Or am I revealing too much?

Scarlett Johansson, Azhy Robertson and Adam Driver in MARRIAGE STORY ©Netflix

Charlie (Adam Driver) is one of those Brooklyn-based New York storefront playwright/directors whose work is deemed worthy by a very select group of people. The type of people who have the power to nominate someone for a MacArthur Fellowship. As a New Yorker I went to many of these plays. Usually, someone was on stage naked. Charlie is married to Nicole (Scarlett Johansson) and they have an eight year old son, Henry (Azhy Robertson). Nicole grew up in California. Her mother Sandra (Julie Hagerty) was a well-known TV actress and her sister (Merritt Weber) is also an actress.

Nicole had a brief starring film role but left a promising career to move to New York and be Charlie’s muse and leading lady. As the founder of a theater and the playwright/director, the focus began to evolve around Charlie. Everyone in the troupe wants to win his favor. He is the element that will propel their theatrical careers.

Nicole has been turning down random Hollywood offers but still keeps a lane open. When she is offered an opportunity to go to Hollywood to do a pilot, she knows Charlie will refuse to join her. It’s been all about him, his career, his ambition, his goals. The offer of spending some time with her mother and sister in California and her dreams, leads to a confrontation: Nicole wants to take Henry to California and wants a divorce. Marriage counseling fails. Nicole acts like a bitch. Charlie is a great dad and is not an egotistical, fame-seeking, Christopher Marlowe-sprouting blowhard. No one fawns over him.

I have never been a fan of writer-director Noah Baumbach’s work. He has acknowledged that MARRIAGE STORY is semi-autobiographical. Baumbach went through a divorce with actress Jennifer Jason Leigh after marrying in 2005. Baumbach and Leigh collaborated in 2007 on MARGOT AT THE WEDDING and in 2010 they co-wrote the movie GREENBERG starring Ben Stiller and Greta Gerwig. In 2010, just  seven months after the birth of their only child Rohmer, Leigh filed for divorce seeking full custody of their son with visitation rights for Baumbach. Coincidentally, Baumbach began dating Gerwig in 2010. If it wasn’t for Leigh’s participation in writing GREENBERG, would her husband have spent so much time with Gerwig? Jennifer Jason Leigh – with a film career spanning decades, you should have known about the seductive allure of a winsome neophyte seeking a mentor. In 2019, Baumbach and Gerwig had a son.

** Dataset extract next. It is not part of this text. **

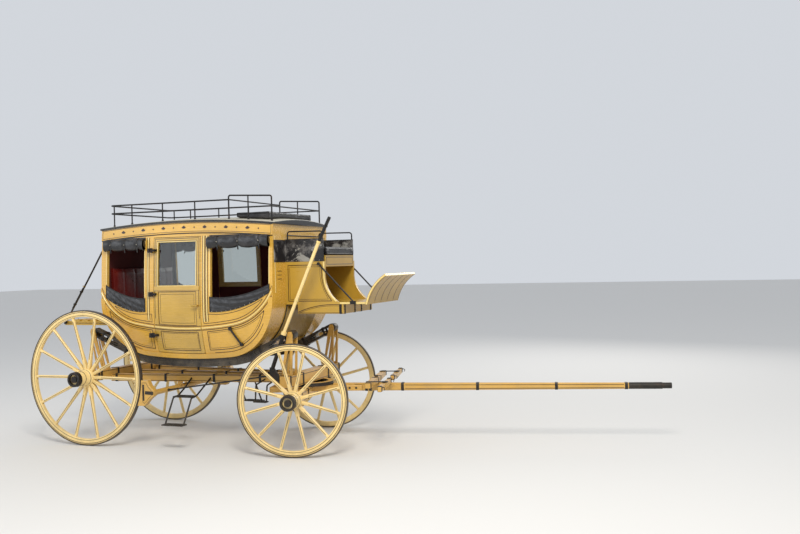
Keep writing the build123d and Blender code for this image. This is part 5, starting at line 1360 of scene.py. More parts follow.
# on the wall beside the boot: three short dashes, and a bead with its line
for z in (1.815, 1.775, 1.735):
    trim.append(ran([(body_front, 0.455, z), (body_front, 0.545, z)], 0.007, LINE_THICK, ALONG) + (1,))
trim.append(
    ran([(body_front, 0.592, 1.60), (body_front, 0.592, 2.17)], 0.010, 0.005, ALONG, 0.002) + (0,)
)
trim.append(ran([(body_front, 0.580, 1.60), (body_front, 0.580, 2.17)], 0.004, LINE_THICK, ALONG) + (1,))
trim += [mirrored(part) for part in trim]
# riser under the cushion: a line round its face
riser = [
    (BOOT_FRONT, -0.325, 1.872), (BOOT_FRONT, 0.325, 1.872), (BOOT_FRONT, 0.325, 1.945),
    (BOOT_FRONT, -0.325, 1.945)
]
trim.append(ran(riser, 0.006, LINE_THICK, ALONG, ring=True) + (1,))
nose, BEAM_TOP, BEAM_UNDER = at(2.850), 1.4702, 1.3748
for y in (-0.335, -0.085, 0.085, 0.335):
    band = [
        (nose - 0.055, y, BEAM_TOP), (nose, y, BEAM_TOP), (nose, y, BEAM_UNDER),
        (nose - 0.052, y, BEAM_UNDER)
    ]
    faces = unit(np.array([UPWARD, (1.0, 0.0, 1.0), (1.0, 0.0, -1.0), (0.0, 0.0, -1.0)]))
    trim.append(swept(np.array(band) + faces * 0.0018, rounded(0.028, 0.0045, 0.001, 1), faces) + (2,))
    for z in (1.400, 1.446):
        head = dome(0.0075, 0.005, (0.0, 0.0, 0.0))
        trim.append(
            moved(head, [[0.0, 1.0, 0.0], [1.0, 0.0, 0.0], [0.0, 0.0, -1.0]], (nose + 0.004, y, z)) + (2,)
        )
for y in (-0.379, 0.379):
    plate = [(nose - 0.030, y - 0.003 * np.sign(y), z) for z in (BEAM_UNDER, BEAM_TOP)]
    trim.append(ran(plate, 0.026, 0.005, (0.0, np.sign(y), 0.0), 0.001) + (2,))
piece("boot_trim", trim, [bead_cream, line_brown, black_iron], "coach")

# Boot belly
# A hide nailed under the boot and drawn round the body's lower corner to carry
# small bags; oiled yellow leather, creased where it sags, piped along its edges.

belly_hide = leather(
    "belly_hide", linear(128, 102, 44), linear(160, 136, 72), wear=0.5, scale=120.0, bump=0.7
)


def belly_surface(side_half, foot, top, proud):
    """Rows over y of a closed section: out along the corner arc with sag and creases, back along the
    body."""
    y = np.linspace(-side_half, side_half, 96)[:, None]
    low = math.asin((CORNER_Z - foot) / (CORNER + 0.002))
    high = math.asin((CORNER_Z - top) / (CORNER + 0.002))
    turn = np.linspace(low, high, 60)[None, :]
    t = (low - turn) / (low - high)
    u = y / side_half
    rim = np.minimum(np.minimum(t, 1.0 - t) * 7.0, (1.0 - np.abs(u)) * 9.0)
    rim = np.clip(rim, 0.0, 1.0) ** 0.6
    crease = np.sin(9.0 * t + 5.0 * u + 2.2 * np.sin(3.1 * u + 4.0 * t)) * 0.5 + 0.5
    drape = np.abs(np.sin(4.0 * u * (1.3 - t) + 6.5 * t)) ** 0.6
    wrinkle = np.sin(34.0 * t + 9.0 * np.sin(2.7 * u) + 4.0 * u) * 0.5 + 0.5
    stand = 0.006 + (proud - 0.008) * rim * (0.52 + 0.26 * crease + 0.16 * drape + 0.06 * wrinkle)
    sides = []
    for radius in (CORNER + stand, CORNER + 0.0006):
        x = BODY_X + CORNER_X + radius * np.cos(turn)
        sides.append(spread(x, y, CORNER_Z - radius * np.sin(turn)))
    return np.concatenate([sides[0], sides[1][:, ::-1]], 1), sides[0]


rows, front = belly_surface(0.358, 1.090, 1.466, 0.034)
belly = [skin(rows) + (0,)]
rim = np.concatenate([front[0], front[1:-1, -1], front[-1, ::-1], front[::-1][1:-1, 0]])
middle = np.array([BODY_X + CORNER_X, 0.0, CORNER_Z])
rim = evened(rim, 0.02, True)
belly.append(swept(rim, disc(0.0055, 8), rim - middle, ring=True) + (1,))
piece(
    "boot_belly_hide", belly, [belly_hide, black_strap], "coach", ["boot_belly"], sharp=60.0,
)

# Toe board
# Five oak planks bent over two cleats, standing up and forward from the boot
# floor for the driver's feet; joints lined dark, the top edge capped in cream.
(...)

Laura Dern and Scarlett Johansson in MARRIAGE STORY ©Netflix

In MARRIAGE STORY, Baumbach’s Charlie is the injured party. He is a devoted, loving father who wants to be with his son, regardless of the cost and jeopardy of his Broadway career. His one-night fling with an intern is meaningless. Charlie is the sympathetic victim of a career-driven woman.

Charlie and Nicole’s aspirational, creative un-coupling quickly comes undone when Nicole hires uber-lawyer, the cutthroat divorce maven Nora Fanshaw (Laura Dern). You have heard the tales of Hollywood A-List actresses hiring renowned serpent-handling female divorce attorneys. Fanshaw uses the Queen of Diamonds card to design an attack that will leave Charlie without parental rights, a career, and giving Nicole half of his MacArthur money.

Fanshaw gives Nicole the full elite Hollywood hug-and-sympathy experience, allowing Nicole to express the depth of her unhappiness. Johansson, who rightly deserves a Best Actress nomination, delivers the first of two brilliant scenes.

With two pivotal scenes in MARRIAGE STORY, Johansson’s skill as a first-class actress is finally on display.

Forced to hire a L.A. attorney, Charlie meets with Jay (Ray Liotta), who demonstratively dictates the First Rule of L.A. Divorce: The financial reality. His fee is $995 an hour; his assistant’s fee is $450 a hour, so all stupid questions should be directed to the assistant.

With the lawyers prepared to swallow up Charlie’s five-year MacArthur’s Golden Ticket and Nicole’s TV series money, and with $995 per hour running the clock, there is no settling up. Charlie and Nicole meet and their “talk” escalates into a harrowing, cruel truth-telling fight that buries any hope of reconciliation.

It is brilliant, astonishing, and one of the best scenes of 2019.

Adam Driver has worked several times with Baumbach and is clearly the director’s alter-ego (if the director was tall, had rich hair, and sexual charisma).  I was all in until Driver was given a singing showcase. Well, Johansson had her singing scene, so it’s only fair. Driver does have a strong voice but, along with Johansson’s singing, was clearly intentional solely as a gift to the actors. Was this meant to be their auditions for Broadway musicals?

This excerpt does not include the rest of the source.